A crowd gathers around the masterpiece that is the Pietà. Each observer praised the sculpture as if Mary and her son Jesus were in their midst. One of them asked another “who was the man responsible for this work of genius?” The other replied, “Our Gobbo of Milan.” Michelangelo standing behind the crowed cringed in anger; he said nothing. Resenting that his work was credited to another, that night himself in the chapel with a light and his chisel and carved the words “Michaelagelus Bonarotus Florentin Facieba” (Michelangelo Buonarroti, Florentine, made this) on the sash running across Mary’s chest. This piece would be the only work he ever signed.




The Pietà depicts the body of Jesus on the lap of his mother Mary after his crucifixion. The masterpiece was carved out of a single piece of marble. He believed that the marble not yet carved can hold the form of every thought the greatest artist has. In the Pietà, the genius lies with the balance of Renaissance humanism and classical Greek theory that makes both Mary and Jesus attain such beauty and naturalism. Giorgio Vasari, Renaissance painter, writer, historian and friend of Michelangelo comments:

The rarest artist could add nothing to its design and grace, or finish the marble with such polish and art, for it displays the utmost limits of sculpture. Among its beauties are the divine draperies, the foreshortening of the dead Christ and the beauty of the limbs with the muscles, veins, sinews, while no better presentation of a corpse was ever made. The sweet air of the head and the harmonious joining of the arms and legs to the torso, with the pulses and veins, are marvelous, and it is a miracle that a once shapeless stone should assume a form that Nature with difficulty produces in flesh.
-          The Lives

The sculpture retains the shape of a pyramid with the vertex located on Mary’s head. This gives the sculpture balance and gives the illusion that the figures are proportionate to each other. As you can see Mary is substantially bigger than Jesus, the reason being that it is difficult in depicting a fully grown man in a woman’s lap. Michelangelo tackled this by hiding the size of Mary with the full length drapery that she adorns making it appear as if they are naturally proportioned.

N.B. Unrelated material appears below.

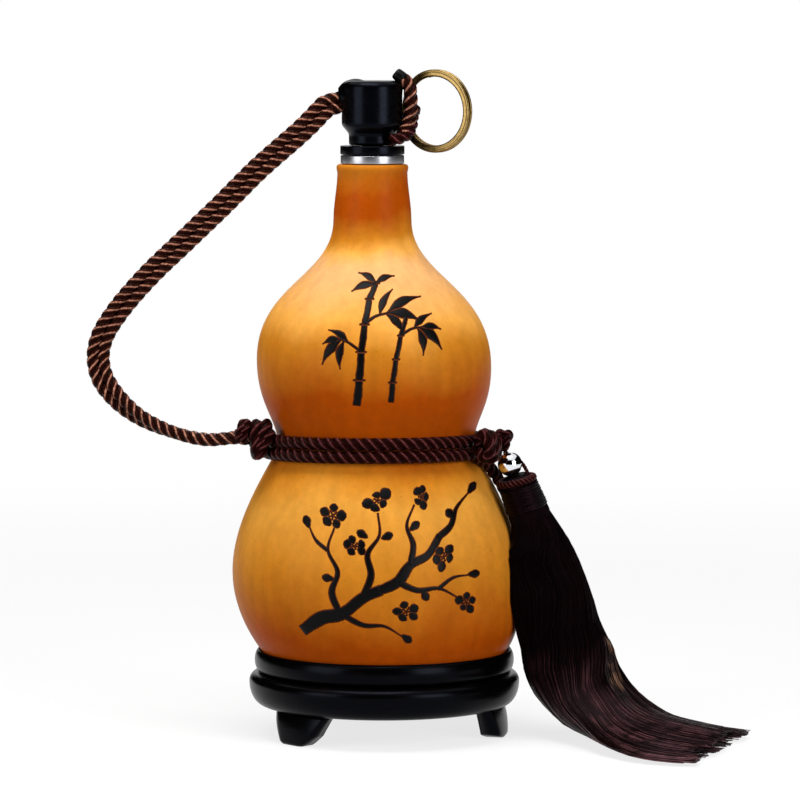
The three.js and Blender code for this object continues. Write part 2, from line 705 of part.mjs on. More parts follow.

As we take a closer look, Michelangelo retained Mary’s youthful appearance. Mary, who was approximately in her late 40’s at the time of Jesus’s death, is depicted as a young, beautiful, elegant, robust woman. Some critics during his time complained that he made the Virgin too young to which he replied:

Some fools say that he has made the Virgin too young, they ought to know that spotless virgins keep their youth for a long time, while people afflicted like Christ do the reverse
-          The Lives

He was thought to also say that he was thinking of his own mothers face when, who had passed when he was only 5 years old, while he was working on the project.

 Michelangelo wanted the Pietà to be less about death and more of a sense of serenity. But there is a feeling of physical isolation between the two figures as in the real sense of death. Michelangelo himself, an orphan in his own right, you can feel how his life was poured into this sculpture. His magnum opus.